● GIVEN REQUEST: Only the number is wanted: count the lines that include the word "manifold".

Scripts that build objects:
* Start *

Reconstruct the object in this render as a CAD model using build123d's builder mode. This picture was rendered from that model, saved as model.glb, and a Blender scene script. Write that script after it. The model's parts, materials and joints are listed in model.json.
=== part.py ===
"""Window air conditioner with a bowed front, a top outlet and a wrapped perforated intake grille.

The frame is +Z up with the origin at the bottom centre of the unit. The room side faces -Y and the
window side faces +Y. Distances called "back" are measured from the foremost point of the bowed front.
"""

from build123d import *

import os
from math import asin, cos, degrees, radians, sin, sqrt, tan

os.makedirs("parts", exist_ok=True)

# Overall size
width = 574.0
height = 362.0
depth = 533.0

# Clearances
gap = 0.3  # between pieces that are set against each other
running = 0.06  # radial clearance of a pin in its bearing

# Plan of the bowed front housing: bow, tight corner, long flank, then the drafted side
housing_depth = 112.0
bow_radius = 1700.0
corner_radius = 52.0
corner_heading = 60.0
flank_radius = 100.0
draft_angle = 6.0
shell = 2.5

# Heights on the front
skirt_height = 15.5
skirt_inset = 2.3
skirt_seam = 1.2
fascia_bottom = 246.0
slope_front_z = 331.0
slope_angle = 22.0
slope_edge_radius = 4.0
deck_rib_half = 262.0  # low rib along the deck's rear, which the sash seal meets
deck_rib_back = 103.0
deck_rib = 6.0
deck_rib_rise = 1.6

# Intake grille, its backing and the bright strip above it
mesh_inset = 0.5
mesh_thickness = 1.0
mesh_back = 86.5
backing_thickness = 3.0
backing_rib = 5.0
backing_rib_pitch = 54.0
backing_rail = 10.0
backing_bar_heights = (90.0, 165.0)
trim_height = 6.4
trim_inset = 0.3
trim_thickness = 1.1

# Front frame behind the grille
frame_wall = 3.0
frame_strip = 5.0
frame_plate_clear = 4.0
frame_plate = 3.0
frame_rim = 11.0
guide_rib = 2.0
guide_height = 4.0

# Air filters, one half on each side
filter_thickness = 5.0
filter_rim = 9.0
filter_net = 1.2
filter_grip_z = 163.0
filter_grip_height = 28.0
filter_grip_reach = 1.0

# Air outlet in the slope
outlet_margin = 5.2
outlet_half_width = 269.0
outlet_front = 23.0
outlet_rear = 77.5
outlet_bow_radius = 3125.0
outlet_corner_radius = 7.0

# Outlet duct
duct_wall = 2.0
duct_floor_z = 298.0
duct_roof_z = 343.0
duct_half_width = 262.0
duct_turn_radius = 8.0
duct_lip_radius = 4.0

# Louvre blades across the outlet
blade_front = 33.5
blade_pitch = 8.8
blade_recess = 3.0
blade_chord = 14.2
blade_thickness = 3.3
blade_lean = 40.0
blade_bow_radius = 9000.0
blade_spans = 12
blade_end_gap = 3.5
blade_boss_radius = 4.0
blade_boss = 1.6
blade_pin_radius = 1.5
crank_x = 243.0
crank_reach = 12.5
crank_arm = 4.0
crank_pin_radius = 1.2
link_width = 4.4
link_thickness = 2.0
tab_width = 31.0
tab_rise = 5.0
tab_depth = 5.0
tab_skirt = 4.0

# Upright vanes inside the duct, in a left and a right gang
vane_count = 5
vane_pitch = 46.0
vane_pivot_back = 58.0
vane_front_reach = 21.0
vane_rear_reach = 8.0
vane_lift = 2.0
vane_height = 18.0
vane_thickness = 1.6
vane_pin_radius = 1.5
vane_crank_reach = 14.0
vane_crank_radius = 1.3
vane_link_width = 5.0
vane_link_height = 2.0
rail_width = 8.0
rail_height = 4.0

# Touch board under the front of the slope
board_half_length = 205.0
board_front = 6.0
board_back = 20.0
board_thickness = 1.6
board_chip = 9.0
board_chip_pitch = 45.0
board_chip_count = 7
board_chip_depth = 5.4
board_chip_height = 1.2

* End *
* Start *

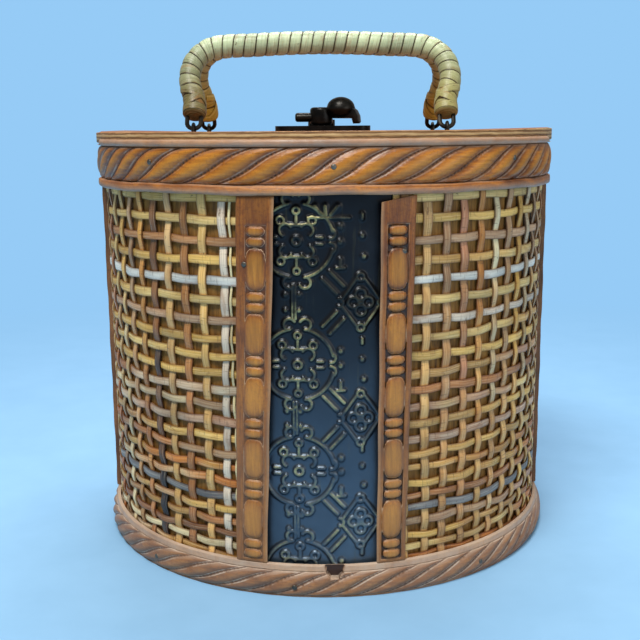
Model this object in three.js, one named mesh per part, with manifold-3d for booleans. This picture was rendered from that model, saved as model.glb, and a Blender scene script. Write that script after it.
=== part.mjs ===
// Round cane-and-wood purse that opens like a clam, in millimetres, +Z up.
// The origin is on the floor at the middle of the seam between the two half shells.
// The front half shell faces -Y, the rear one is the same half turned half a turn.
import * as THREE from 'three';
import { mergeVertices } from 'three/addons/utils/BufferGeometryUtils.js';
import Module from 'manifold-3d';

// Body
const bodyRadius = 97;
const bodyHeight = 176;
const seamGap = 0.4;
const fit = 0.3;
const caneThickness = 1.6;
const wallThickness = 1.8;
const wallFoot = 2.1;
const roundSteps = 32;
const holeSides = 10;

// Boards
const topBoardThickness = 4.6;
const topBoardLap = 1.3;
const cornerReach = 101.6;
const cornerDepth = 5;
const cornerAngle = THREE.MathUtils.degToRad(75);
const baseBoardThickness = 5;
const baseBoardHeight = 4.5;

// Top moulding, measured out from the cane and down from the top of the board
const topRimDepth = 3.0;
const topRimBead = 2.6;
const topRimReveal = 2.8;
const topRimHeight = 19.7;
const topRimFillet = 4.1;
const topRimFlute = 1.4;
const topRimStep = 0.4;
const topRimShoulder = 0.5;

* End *

● SOLUTION TO THIS PROBLEM: 2